Business

Tupe Or Not Tupe? By Heidi Turner, Director Of Cheviot Hr Ltd, Hr Consultancy

Issue 86

If a business acquires another business with existing employees, an important piece of legislation called "TUPE" may apply. TUPE, also known as The Transfer of Undertakings (Protection of Employment), came into place to safeguard employees' jobs should a business or part of the business be taken over by another. You may well have heard of this but how do you know if it applies to your acquisition or sale, and what are your responsibilities?

When does TUPE legislation apply and what are my responsibilities?

TUPE may well apply when a business transfers to another with no significant change in function or activity e.g. when one business acquires another business or subsidiary, or if a contract moves to a different provider e.g. if a cleaning contract is outsourced or brought back in house.

Under TUPE legislation, all of their terms and conditions of the transferring employees must remain the same and their continuity of service is protected.

As soon as the service provision change or the business transfer is known, the current employer must consult with either a trade union or employee representative. They need to know that the transfer is happening, when it will happen and why, how it will affect them and whether any ‘measures’ will be put in place by the new employer.

If the employer has less than 10 employees, they can consult with them directly. If they have 10 or more employees, if there is no trade union, they should an employee representative is elected.

In addition to existing terms and conditions of employment, any collective agreements are protected and any failures of the current employer to observe rights i.e. any liability for discrimination or unfair treatment will pass on to the new employer.

What are ‘measures’?

Although the terms and conditions of employment of transferring employees are protected, the new employer may impose ‘measures’ if they have a valid economic, technical or organisational reason to do so. This is known as a valid ETO.

Economic reasons are to do with how the company is performing, technical reasons are to do with the equipment or processes the company uses and organisational reasons are to do with the structure of the company. So, the new employer may have valid reasons for making redundancies post transfer so long as it’s not connected with the transfer itself.

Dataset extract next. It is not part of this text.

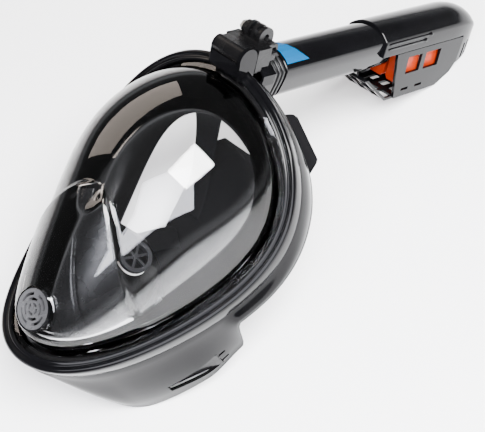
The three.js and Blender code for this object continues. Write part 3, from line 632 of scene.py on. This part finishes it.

The employee also needs to be made aware of this measure before the transfer takes place and they need to agree to it.

If an employee doesn’t agree to the transfer, they are effectively resigning, however if they object to the transfer because of more detrimental terms and conditions, they could claim unfair dismissal, if they did not feel that the new employer had a valid ETO.

What information needs to be exchanged pre transfer?

The current employer must provide the new employer with information about the transferring employees. This is called ‘due diligence’. This information includes personal details, details of any disciplinary and grievance action taken within the past two years, legal action or potential legal action that they think an employee might raise.

This information must be exchanged four weeks before the transfer takes place.

Changes to employee’s terms and conditions post transfer.

Employees’ terms and conditions can be amended even if this is financially detrimental to the employee post transfer but this is only permitted if it will prevent job losses and it must be agreed with trade union representatives and employees.

Any change can’t break statutory employment rights.